Чайковский - Александр Познанский
Шрифт:
Интервал:
Закладка:
«Воспитаннику» же его барин писал 2 мая: «Ты не можешь себе представить, до чего мне тяжело думать о тебе и вспоминать тебя. Каждый вечер, раздевшись, я сажусь к столу и начинаю грустить и тосковать, вспоминая, что тебя нет рядом со мной. Странная вещь! Осенью, когда ты уехал отсюда, я не так скучал о тебе, как теперь. Смешно сказать, что я даже каждый раз немножко плачу, когда увижу вещь, которая мне тебя напоминает. За мной ходит новый слуга Борис. Он говорит мне, что видел тебя в прошлом году у Акима. Слуга он хороший и сразу завел во всех вещах моих хороший порядок, но, увы, он всегда останется для меня чужим человеком, и никогда никто не заменит мне тебя! <…> Крепко тебя обнимаю, мой голубчик! Пиши ради бога почаще; непременно каждую неделю».

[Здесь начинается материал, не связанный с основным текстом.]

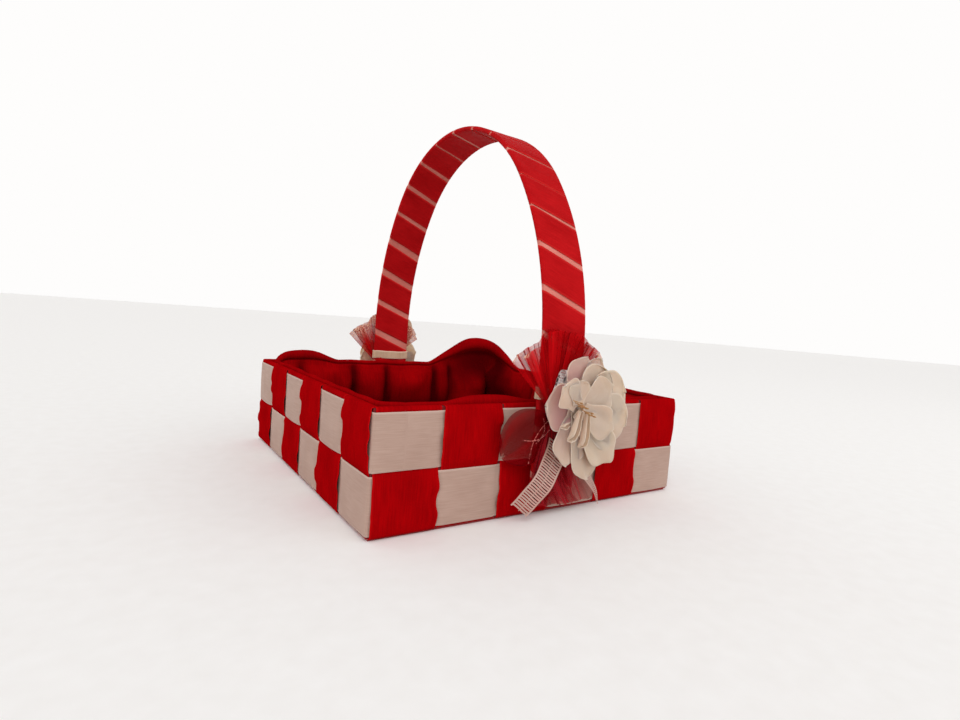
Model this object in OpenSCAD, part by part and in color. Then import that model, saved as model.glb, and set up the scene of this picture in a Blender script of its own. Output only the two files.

Десятого мая композитор получил от несущего свой армейский крест слуги письмо и сразу же ответил: «Голубчик мой Леня! Мне радостно и грустно было читать его. Радостно, потому что хочу иметь часто известия о тебе, а грустно потому, что письмо твое расстраивает мою рану. Если бы ты мог знать и видеть, как я тоскую и страдаю оттого, что тебя нет! Вчера ездили в лес, и там нас смочила гроза. Когда я вернулся домой и вошел переодеться в твою комнату, мне вдруг так живо вспомнилось, как бывало я радовался, возвратившись домой, что вижу твое милое для меня лицо. Мне вспомнилось, как ты, бывало, бранил меня за то, что испачкано платье, и так грустно, так грустно стало, что я заплакал, как ребенок! Ах, милый, дорогой Леня! Знай, что если б ты и 100 лет остался на службе, я никогда от тебя не отвыкну, и всегда буду ждать с нетерпением того счастливого дня, когда ты ко мне вернешься. Ежечасно я об этом думаю! А покамест, голубчик мой, буду ждать сентября, а уж очень соскучусь, так хоть в Москву приеду». Это проникновенное письмо дышит настоящим любовным отчаянием.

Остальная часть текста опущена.